Stated exercise: Copy out precisely the lines beginning at the line that contains "for (m = [0, 1])" and ending at the line that contains "before = set(bpy.data.objects)", including both.

Listing:

•••••

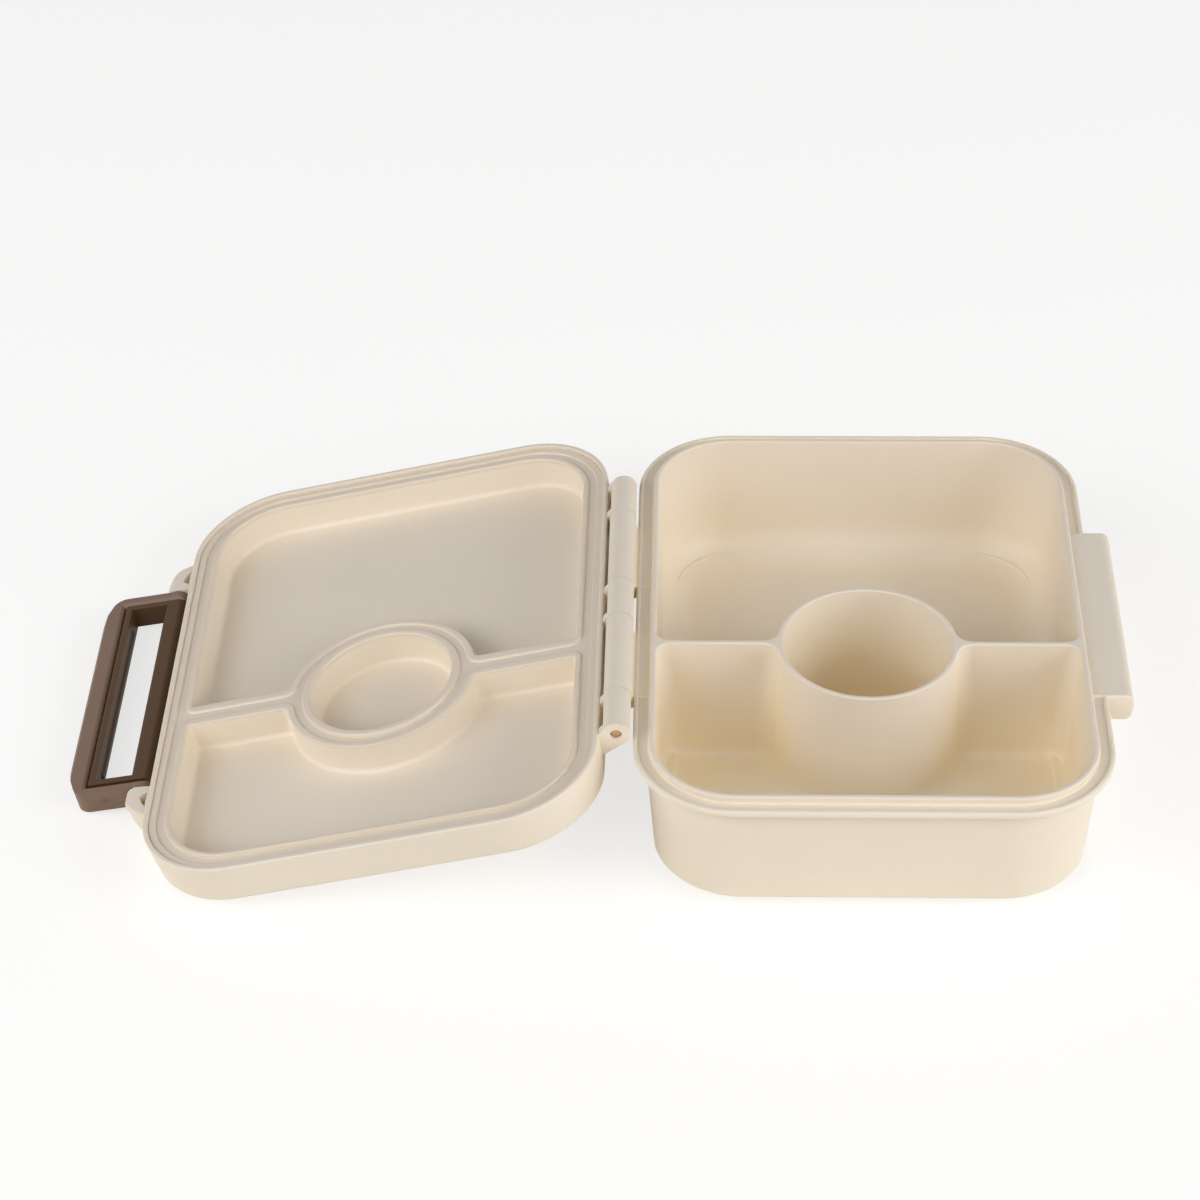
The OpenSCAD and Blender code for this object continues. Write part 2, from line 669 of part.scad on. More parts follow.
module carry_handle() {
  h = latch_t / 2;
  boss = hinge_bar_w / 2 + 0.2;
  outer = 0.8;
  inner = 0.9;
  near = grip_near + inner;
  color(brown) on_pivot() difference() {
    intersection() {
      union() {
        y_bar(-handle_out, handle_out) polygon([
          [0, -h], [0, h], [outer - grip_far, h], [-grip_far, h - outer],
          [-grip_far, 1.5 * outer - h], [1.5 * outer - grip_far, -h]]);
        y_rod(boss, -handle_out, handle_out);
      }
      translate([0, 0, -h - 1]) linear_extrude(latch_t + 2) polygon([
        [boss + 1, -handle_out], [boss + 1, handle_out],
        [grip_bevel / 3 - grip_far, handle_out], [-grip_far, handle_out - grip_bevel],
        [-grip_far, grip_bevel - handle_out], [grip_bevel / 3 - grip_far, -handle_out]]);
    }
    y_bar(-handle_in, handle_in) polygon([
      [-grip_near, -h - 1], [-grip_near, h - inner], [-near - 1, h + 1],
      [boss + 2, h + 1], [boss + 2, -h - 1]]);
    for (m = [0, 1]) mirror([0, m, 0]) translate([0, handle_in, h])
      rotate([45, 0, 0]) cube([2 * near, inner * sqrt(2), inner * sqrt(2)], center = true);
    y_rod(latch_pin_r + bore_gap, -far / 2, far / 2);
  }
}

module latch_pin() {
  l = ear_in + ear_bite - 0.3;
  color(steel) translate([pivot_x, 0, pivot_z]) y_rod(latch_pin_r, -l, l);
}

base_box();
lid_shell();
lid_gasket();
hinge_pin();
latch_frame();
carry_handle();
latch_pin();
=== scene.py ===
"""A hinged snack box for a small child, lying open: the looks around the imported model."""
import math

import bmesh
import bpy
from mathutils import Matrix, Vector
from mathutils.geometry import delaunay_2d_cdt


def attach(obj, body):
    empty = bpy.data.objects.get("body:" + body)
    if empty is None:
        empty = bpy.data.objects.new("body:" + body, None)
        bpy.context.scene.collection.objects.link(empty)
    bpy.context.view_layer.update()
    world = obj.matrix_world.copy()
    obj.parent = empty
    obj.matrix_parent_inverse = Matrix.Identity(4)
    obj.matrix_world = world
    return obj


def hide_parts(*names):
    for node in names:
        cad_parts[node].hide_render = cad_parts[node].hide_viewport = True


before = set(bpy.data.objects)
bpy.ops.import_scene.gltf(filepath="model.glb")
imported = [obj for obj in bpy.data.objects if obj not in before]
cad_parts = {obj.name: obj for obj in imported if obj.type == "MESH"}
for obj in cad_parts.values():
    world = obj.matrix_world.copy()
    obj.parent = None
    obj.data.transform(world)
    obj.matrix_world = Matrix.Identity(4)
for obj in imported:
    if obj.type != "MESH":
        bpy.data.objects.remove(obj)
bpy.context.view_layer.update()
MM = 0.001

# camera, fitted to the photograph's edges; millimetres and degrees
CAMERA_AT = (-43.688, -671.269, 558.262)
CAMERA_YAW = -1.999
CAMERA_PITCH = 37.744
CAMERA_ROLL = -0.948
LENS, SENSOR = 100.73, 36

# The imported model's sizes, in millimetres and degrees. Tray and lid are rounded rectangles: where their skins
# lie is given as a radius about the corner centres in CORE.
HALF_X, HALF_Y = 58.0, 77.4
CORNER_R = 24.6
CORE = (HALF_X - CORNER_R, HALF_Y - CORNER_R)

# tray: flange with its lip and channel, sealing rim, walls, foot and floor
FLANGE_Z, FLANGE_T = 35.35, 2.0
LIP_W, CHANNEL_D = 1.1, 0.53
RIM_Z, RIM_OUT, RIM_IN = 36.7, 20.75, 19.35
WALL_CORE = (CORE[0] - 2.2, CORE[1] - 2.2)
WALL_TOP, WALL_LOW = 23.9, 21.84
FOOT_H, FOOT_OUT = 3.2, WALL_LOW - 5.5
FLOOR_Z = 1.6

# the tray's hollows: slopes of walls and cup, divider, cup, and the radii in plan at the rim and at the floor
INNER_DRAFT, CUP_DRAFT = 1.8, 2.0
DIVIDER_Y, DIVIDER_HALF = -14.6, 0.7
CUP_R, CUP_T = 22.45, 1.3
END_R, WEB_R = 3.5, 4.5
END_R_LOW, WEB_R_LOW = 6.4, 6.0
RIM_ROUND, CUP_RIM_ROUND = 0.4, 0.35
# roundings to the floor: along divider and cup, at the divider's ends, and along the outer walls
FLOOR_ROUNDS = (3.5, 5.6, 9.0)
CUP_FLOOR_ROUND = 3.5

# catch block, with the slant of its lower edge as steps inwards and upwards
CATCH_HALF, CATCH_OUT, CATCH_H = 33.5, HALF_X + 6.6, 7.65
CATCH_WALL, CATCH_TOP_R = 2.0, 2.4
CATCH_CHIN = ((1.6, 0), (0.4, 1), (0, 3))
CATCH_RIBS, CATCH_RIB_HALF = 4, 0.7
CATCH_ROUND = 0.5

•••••

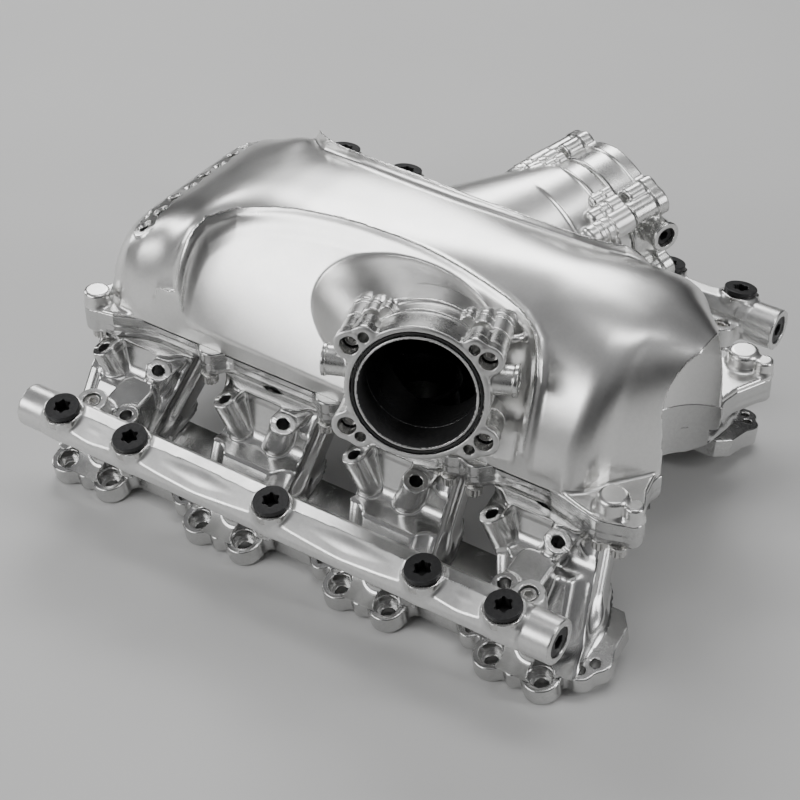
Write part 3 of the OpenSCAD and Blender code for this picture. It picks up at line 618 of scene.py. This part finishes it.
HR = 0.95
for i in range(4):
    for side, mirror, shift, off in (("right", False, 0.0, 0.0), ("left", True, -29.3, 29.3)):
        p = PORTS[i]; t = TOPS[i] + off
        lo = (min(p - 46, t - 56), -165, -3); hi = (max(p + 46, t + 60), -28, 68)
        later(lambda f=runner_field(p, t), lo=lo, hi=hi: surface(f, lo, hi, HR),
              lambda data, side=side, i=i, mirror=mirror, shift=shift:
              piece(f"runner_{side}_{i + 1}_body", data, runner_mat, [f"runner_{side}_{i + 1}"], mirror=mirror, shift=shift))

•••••

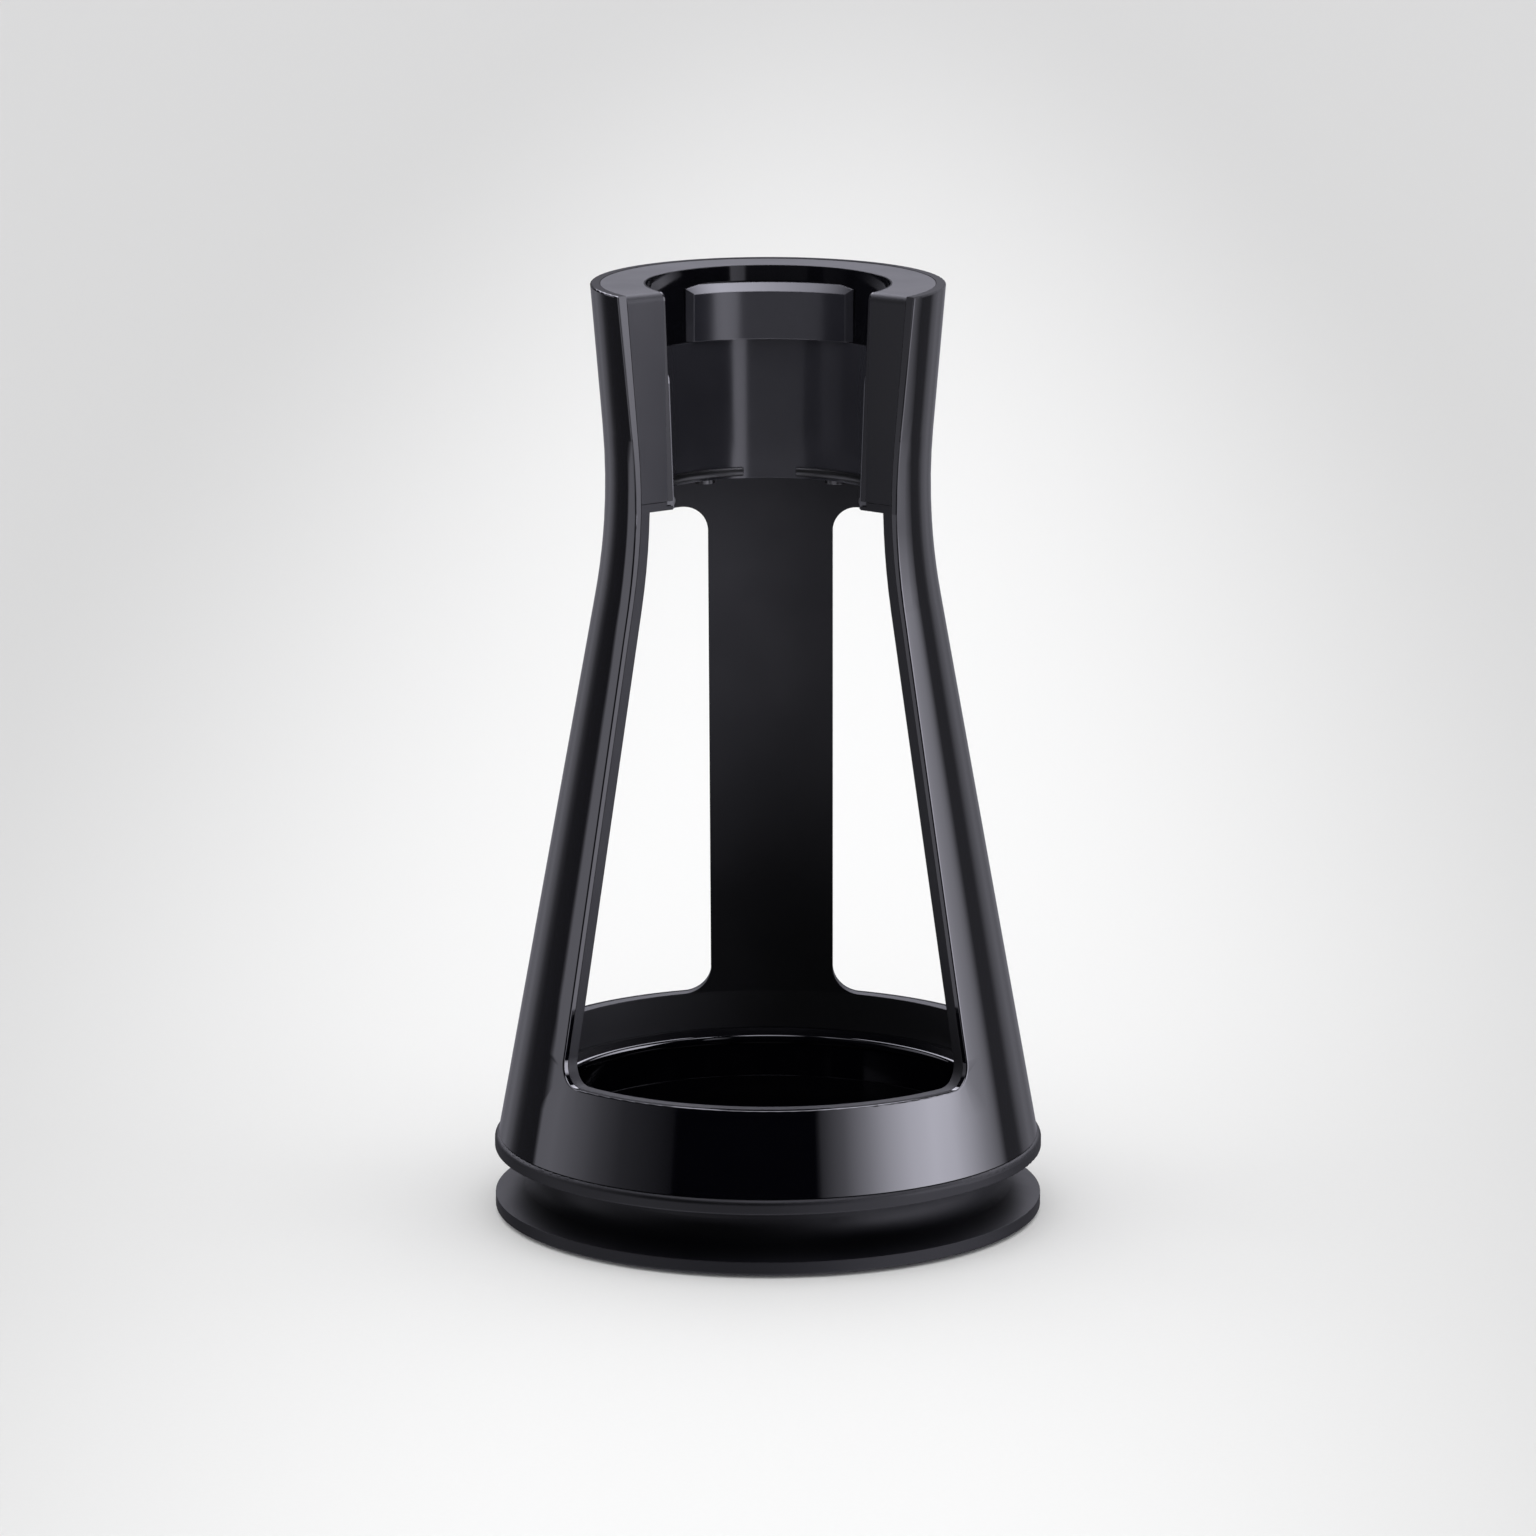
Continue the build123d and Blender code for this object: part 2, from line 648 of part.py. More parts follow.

•••••

Right answer:
    for (m = [0, 1]) mirror([0, m, 0]) translate([0, handle_in, h])
      rotate([45, 0, 0]) cube([2 * near, inner * sqrt(2), inner * sqrt(2)], center = true);
    y_rod(latch_pin_r + bore_gap, -far / 2, far / 2);
  }
}

module latch_pin() {
  l = ear_in + ear_bite - 0.3;
  color(steel) translate([pivot_x, 0, pivot_z]) y_rod(latch_pin_r, -l, l);
}

base_box();
lid_shell();
lid_gasket();
hinge_pin();
latch_frame();
carry_handle();
latch_pin();
=== scene.py ===
"""A hinged snack box for a small child, lying open: the looks around the imported model."""
import math

import bmesh
import bpy
from mathutils import Matrix, Vector
from mathutils.geometry import delaunay_2d_cdt


def attach(obj, body):
    empty = bpy.data.objects.get("body:" + body)
    if empty is None:
        empty = bpy.data.objects.new("body:" + body, None)
        bpy.context.scene.collection.objects.link(empty)
    bpy.context.view_layer.update()
    world = obj.matrix_world.copy()
    obj.parent = empty
    obj.matrix_parent_inverse = Matrix.Identity(4)
    obj.matrix_world = world
    return obj


def hide_parts(*names):
    for node in names:
        cad_parts[node].hide_render = cad_parts[node].hide_viewport = True


before = set(bpy.data.objects)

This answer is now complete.